Peak SBC, LLC  




by: Cary Christian

I told you last week about the three keys to writing an effective business plan. I decided it would be worthwhile to spend a little more time on the subject this week in order to cover the all-important Executive Summary.

Business plans are always long documents, particularly if they are well conceived and well written. Some users of a business plan, such as venture capitalists, receive hundreds or maybe even thousands of business plans per week. There is simply no way they are going to read every one of them.

Assuming you are submitting your business plan because you actually WANT someone to read it, the Executive Summary is your key to getting it read. This is where you build enough interest to get the reader to want to read the rest of it. For this reason, it is BY FAR the most important section of your business plan. Write a poor Executive Summary and the rest of the plan is immaterial. It could be blank, for that matter, because it will NOT get read.


Don't try to simply summarize every section included in the body of the business plan. It will come off as stilted and awkward. Summarize the most important points contained in the document, i.e., those sections that carry the most importance. Here's what you should include.


Describe your business. The reader needs to first understand what it is you do in order for the remainder of the information to make any sense. Give them a brief, well written two or three paragraph summary of your business.


Show the reader that you understand the market you operate in. Describe it for them. Tell them about your competition. Tell them what makes your business unique or about the strategic strengths you have within your market. Tell them where you stand in your market. Are you the market leader? Second but trying harder? A new entry into the market?

If you are a new entry into the market, this section becomes even more important. If the reader doesn't believe after reading this section that you have a good grasp of the market, he or she will not bother reading further.

Try to keep this section to three or four paragraphs, but if you must use more because of complexities in your market or your position within it, take the extra space needed here and save it elsewhere.

You can split this section into several subsections if it aids the flow of the summary. For example, you might present a section discussing your competition in the market and dedicate another to your unique position or strengths.


After describing your business and the market you operate in, it's time to tell the reader what you're going to do with their money. You need to convince them, in a very small amount of space, that their money is going to boost you over the top and make it possible for you to meet or exceed the projected financial information you will be presenting next.
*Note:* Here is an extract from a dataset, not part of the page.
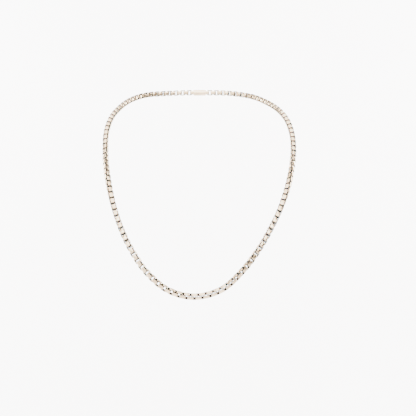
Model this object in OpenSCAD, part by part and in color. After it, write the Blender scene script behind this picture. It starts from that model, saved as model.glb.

Summarize your projected income statement, statement of cash flow and balance sheet. Present each statement summarized to the level of major categories. For example, instead of listing all the individual expenses that make up Operating Expenses, simply list all of the expenses as one line item called "Operating Expenses." It should be easy enough to condense each statement to ten lines or less.

Your goal is to give the reader an overview of the projected financial results. They'll get into the details later.

If necessary, present summaries of other supporting schedules. If you believe such supplemental information is important to an adequate understanding of the summarized statements, provide it.


Give the reader a summary of what you're looking for. If you want to raise $1 million in operating capital, say so. Tell them the terms you are prepared to offer, whether it be interest, an equity stake in the business, or a combination of both.


Provide the reader with full contact information for each individual that should be contacted if the reader has questions. Make it easy for them. Provide every address, phone number, fax number, cell phone number, or email address that might be useful to them for the individuals identified as contacts.

Try to keep the entire Executive Summary to five pages. Most readers would prefer three, but it will be very difficult, if not impossible, to provide the information required in less than five because of the inclusion of the financial statement tables. If you write this section well you won't have any trouble keeping their attention through five pages.

And above all, you MUST WRITE IT WELL! Write, rewrite, and rewrite some more. Make the Executive Summary as perfect as it can get. It needs to read fast, flow nicely, provide maximum information with few words (be concise!) and, of course, your punctuation, grammar and spelling should be impeccable.